▶ Exercise objective:
Every line below should be repeated exactly.

===== Recorded information

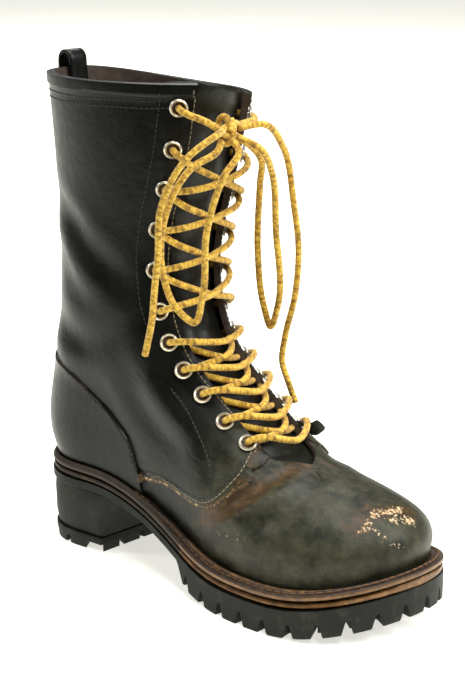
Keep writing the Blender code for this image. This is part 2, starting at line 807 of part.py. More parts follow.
def middle_lugs():
    """Two rows of blocks along the middle of the forepart."""
    inner_rim = sole_ring(1.0, inset=LUG_REACH + LUG_GAP)
    blocks = []
    pitch = LUG_LENGTH + LUG_GAP
    start = fore_edge() + LUG_GAP
    stop = inner_rim[:, 0].max() - LUG_GAP
    count = int((stop - start) / pitch)
    for k in range(count):
        back, front = start + k * pitch, start + k * pitch + LUG_LENGTH
        edges = []
        for x in (back, front):
            inside = inner_rim[inner_rim[:, 1] > TOE_SWING]
            outside = inner_rim[inner_rim[:, 1] <= TOE_SWING]
            inside = inside[np.argsort(inside[:, 0])]
            outside = outside[np.argsort(outside[:, 0])]
            edges.append((np.interp(x, outside[:, 0], outside[:, 1]), np.interp(x, inside[:, 0], inside[:, 1])))
        for side in (0, 1):
            middle = TOE_SWING + (LUG_GAP / 2 if side else -LUG_GAP / 2)
            outer = np.array([(back, edges[0][side]), (front, edges[1][side])])
            inner = np.array([(back, middle), (front, middle)])
            if np.abs(outer[:, 1] - middle).min() > LUG_GAP * 2:
                blocks.append(lug_block(outer, inner, fore_floor, fore_root))
    return blocks


def joined(name, finish, blocks):
    verts, faces = [], []
    for block_verts, block_faces in blocks:
        first = len(verts)
        verts.extend(block_verts)
        faces.extend([[first + i for i in face] for face in block_faces])
    obj = new_object(name, finish, verts, faces)
    face_outwards(obj)
    return obj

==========

▶ Result for this task:
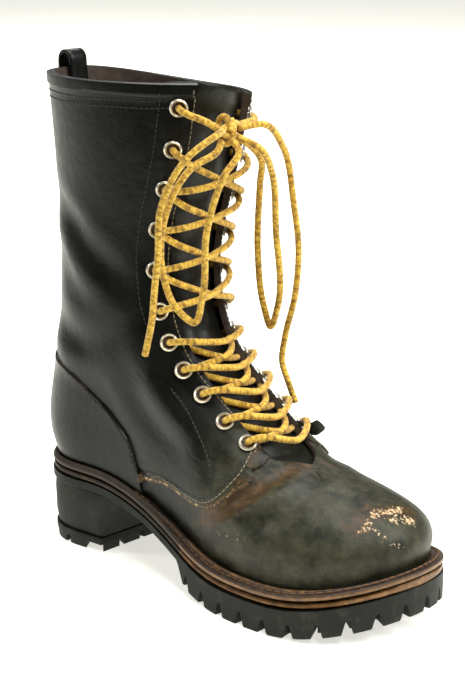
Keep writing the Blender code for this image. This is part 2, starting at line 807 of part.py. More parts follow.
def middle_lugs():
    """Two rows of blocks along the middle of the forepart."""
    inner_rim = sole_ring(1.0, inset=LUG_REACH + LUG_GAP)
    blocks = []
    pitch = LUG_LENGTH + LUG_GAP
    start = fore_edge() + LUG_GAP
    stop = inner_rim[:, 0].max() - LUG_GAP
    count = int((stop - start) / pitch)
    for k in range(count):
        back, front = start + k * pitch, start + k * pitch + LUG_LENGTH
        edges = []
        for x in (back, front):
            inside = inner_rim[inner_rim[:, 1] > TOE_SWING]
            outside = inner_rim[inner_rim[:, 1] <= TOE_SWING]
            inside = inside[np.argsort(inside[:, 0])]
            outside = outside[np.argsort(outside[:, 0])]
            edges.append((np.interp(x, outside[:, 0], outside[:, 1]), np.interp(x, inside[:, 0], inside[:, 1])))
        for side in (0, 1):
            middle = TOE_SWING + (LUG_GAP / 2 if side else -LUG_GAP / 2)
            outer = np.array([(back, edges[0][side]), (front, edges[1][side])])
            inner = np.array([(back, middle), (front, middle)])
            if np.abs(outer[:, 1] - middle).min() > LUG_GAP * 2:
                blocks.append(lug_block(outer, inner, fore_floor, fore_root))
    return blocks


def joined(name, finish, blocks):
    verts, faces = [], []
    for block_verts, block_faces in blocks:
        first = len(verts)
        verts.extend(block_verts)
        faces.extend([[first + i for i in face] for face in block_faces])
    obj = new_object(name, finish, verts, faces)
    face_outwards(obj)
    return obj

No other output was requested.